-- TASK INSTRUCTIONS --
All lines from the one with "Metres, right-handed frame;" through the one with "frame, +Z up;", and only those, are to be reproduced exactly, both ends included.

(Parts and joints as JSON)
(begin)

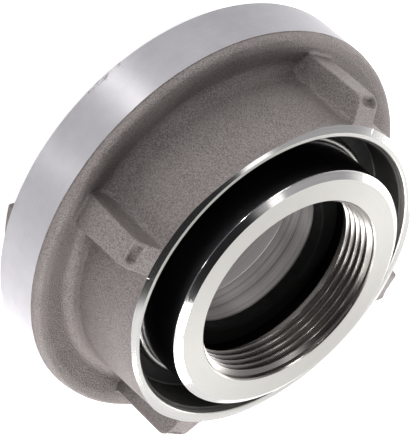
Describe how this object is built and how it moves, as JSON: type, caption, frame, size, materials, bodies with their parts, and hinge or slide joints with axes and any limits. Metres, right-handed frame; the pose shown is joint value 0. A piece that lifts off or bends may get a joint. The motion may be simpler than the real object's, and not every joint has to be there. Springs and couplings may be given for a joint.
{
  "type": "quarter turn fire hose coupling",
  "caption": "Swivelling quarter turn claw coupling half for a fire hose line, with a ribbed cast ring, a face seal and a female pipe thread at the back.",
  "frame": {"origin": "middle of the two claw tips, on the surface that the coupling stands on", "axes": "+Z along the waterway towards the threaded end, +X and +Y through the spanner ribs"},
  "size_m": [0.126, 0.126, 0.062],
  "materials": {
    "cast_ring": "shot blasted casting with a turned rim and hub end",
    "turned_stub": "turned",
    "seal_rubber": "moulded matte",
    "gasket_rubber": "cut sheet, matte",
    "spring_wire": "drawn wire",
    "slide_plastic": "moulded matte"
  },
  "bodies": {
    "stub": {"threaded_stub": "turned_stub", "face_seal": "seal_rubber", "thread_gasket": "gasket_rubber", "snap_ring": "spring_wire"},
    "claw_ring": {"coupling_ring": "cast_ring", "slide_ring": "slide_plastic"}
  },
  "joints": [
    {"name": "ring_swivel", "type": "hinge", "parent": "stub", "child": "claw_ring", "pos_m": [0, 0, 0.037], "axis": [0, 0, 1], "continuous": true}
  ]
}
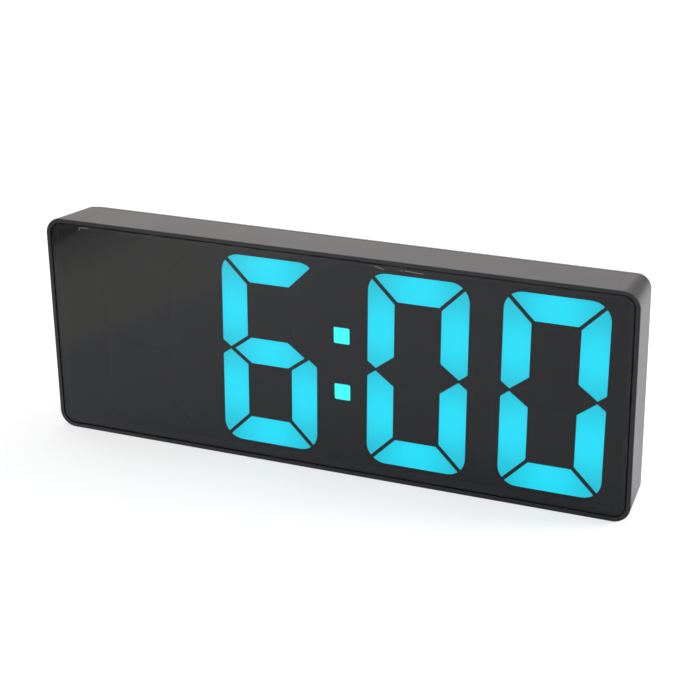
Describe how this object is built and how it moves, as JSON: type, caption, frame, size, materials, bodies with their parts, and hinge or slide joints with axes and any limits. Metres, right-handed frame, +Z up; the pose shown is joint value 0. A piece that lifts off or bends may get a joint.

(end)
(begin)

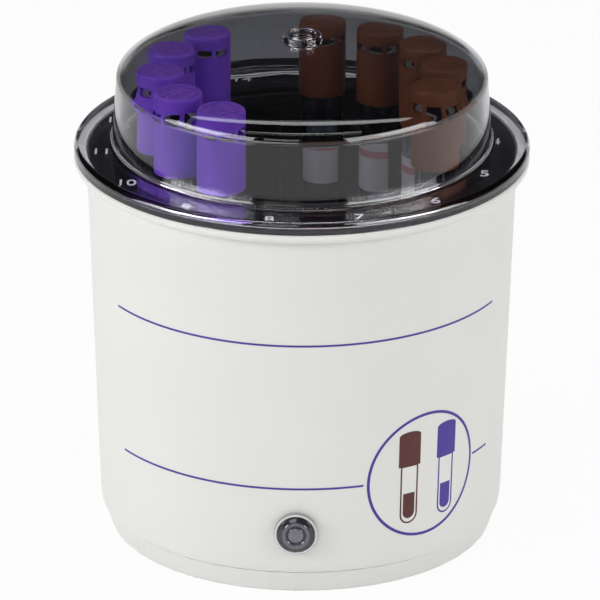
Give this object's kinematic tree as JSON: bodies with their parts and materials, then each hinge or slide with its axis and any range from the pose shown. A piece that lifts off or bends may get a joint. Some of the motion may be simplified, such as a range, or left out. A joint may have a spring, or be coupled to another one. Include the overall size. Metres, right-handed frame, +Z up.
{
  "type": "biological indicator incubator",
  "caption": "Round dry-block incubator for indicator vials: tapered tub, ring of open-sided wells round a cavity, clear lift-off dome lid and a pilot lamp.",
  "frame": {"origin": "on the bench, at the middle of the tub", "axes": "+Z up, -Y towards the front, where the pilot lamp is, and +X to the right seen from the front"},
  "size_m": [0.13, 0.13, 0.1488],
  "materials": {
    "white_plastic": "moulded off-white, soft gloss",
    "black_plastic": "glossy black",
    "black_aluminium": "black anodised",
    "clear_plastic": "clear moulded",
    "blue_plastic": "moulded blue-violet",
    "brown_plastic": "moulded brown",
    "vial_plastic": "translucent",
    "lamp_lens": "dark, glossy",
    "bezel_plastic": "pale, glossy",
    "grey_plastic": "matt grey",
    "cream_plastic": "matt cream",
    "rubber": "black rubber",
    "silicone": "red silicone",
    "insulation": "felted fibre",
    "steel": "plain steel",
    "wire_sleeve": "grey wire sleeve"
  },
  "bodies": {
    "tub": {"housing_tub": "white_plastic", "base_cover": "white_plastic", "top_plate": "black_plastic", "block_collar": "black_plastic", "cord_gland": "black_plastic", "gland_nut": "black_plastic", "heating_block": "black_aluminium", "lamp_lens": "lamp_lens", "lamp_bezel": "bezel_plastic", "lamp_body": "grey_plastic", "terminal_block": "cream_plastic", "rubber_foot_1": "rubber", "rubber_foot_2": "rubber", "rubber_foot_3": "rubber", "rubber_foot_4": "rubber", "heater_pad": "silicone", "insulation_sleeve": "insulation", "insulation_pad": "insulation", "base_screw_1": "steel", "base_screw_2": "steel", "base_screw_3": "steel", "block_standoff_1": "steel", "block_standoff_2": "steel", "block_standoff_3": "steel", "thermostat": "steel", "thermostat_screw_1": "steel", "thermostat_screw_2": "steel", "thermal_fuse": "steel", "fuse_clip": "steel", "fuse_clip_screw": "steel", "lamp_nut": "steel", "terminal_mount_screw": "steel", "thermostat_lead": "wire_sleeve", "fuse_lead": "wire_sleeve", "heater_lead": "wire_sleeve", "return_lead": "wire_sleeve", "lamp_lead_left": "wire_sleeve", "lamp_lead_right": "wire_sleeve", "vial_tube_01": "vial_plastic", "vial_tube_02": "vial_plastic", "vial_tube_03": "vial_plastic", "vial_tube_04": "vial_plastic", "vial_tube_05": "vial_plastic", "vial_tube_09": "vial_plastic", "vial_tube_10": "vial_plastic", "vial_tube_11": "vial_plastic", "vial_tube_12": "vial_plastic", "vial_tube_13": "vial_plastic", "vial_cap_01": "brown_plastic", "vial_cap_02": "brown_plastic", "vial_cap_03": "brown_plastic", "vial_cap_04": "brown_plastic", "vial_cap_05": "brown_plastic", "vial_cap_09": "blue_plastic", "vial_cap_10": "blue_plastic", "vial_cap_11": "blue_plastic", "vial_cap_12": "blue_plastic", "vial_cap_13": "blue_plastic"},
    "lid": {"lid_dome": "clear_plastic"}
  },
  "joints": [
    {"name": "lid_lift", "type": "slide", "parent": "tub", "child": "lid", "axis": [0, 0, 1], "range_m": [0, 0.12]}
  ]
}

(end)

-- SOLUTION --
Describe how this object is built and how it moves, as JSON: type, caption, frame, size, materials, bodies with their parts, and hinge or slide joints with axes and any limits. Metres, right-handed frame; the pose shown is joint value 0. A piece that lifts off or bends may get a joint. The motion may be simpler than the real object's, and not every joint has to be there. Springs and couplings may be given for a joint.
{
  "type": "quarter turn fire hose coupling",
  "caption": "Swivelling quarter turn claw coupling half for a fire hose line, with a ribbed cast ring, a face seal and a female pipe thread at the back.",
  "frame": {"origin": "middle of the two claw tips, on the surface that the coupling stands on", "axes": "+Z along the waterway towards the threaded end, +X and +Y through the spanner ribs"},
  "size_m": [0.126, 0.126, 0.062],
  "materials": {
    "cast_ring": "shot blasted casting with a turned rim and hub end",
    "turned_stub": "turned",
    "seal_rubber": "moulded matte",
    "gasket_rubber": "cut sheet, matte",
    "spring_wire": "drawn wire",
    "slide_plastic": "moulded matte"
  },
  "bodies": {
    "stub": {"threaded_stub": "turned_stub", "face_seal": "seal_rubber", "thread_gasket": "gasket_rubber", "snap_ring": "spring_wire"},
    "claw_ring": {"coupling_ring": "cast_ring", "slide_ring": "slide_plastic"}
  },
  "joints": [
    {"name": "ring_swivel", "type": "hinge", "parent": "stub", "child": "claw_ring", "pos_m": [0, 0, 0.037], "axis": [0, 0, 1], "continuous": true}
  ]
}
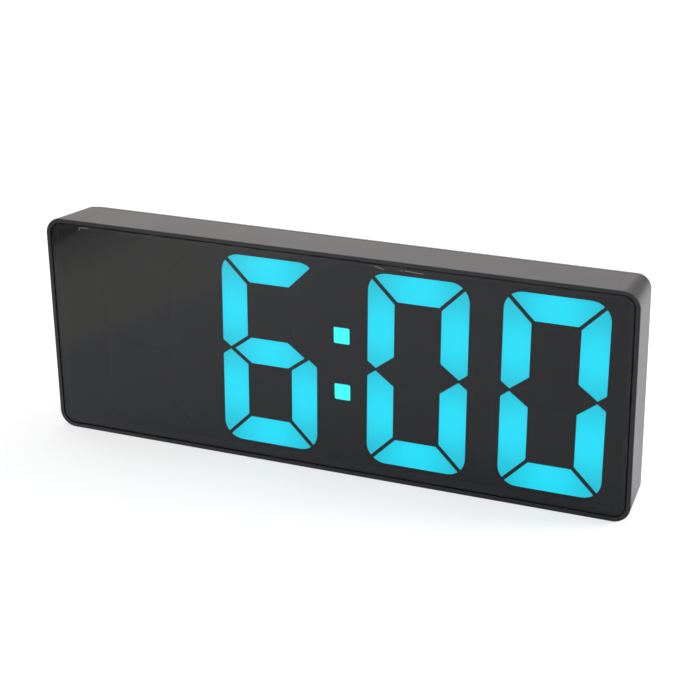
Describe how this object is built and how it moves, as JSON: type, caption, frame, size, materials, bodies with their parts, and hinge or slide joints with axes and any limits. Metres, right-handed frame, +Z up; the pose shown is joint value 0. A piece that lifts off or bends may get a joint.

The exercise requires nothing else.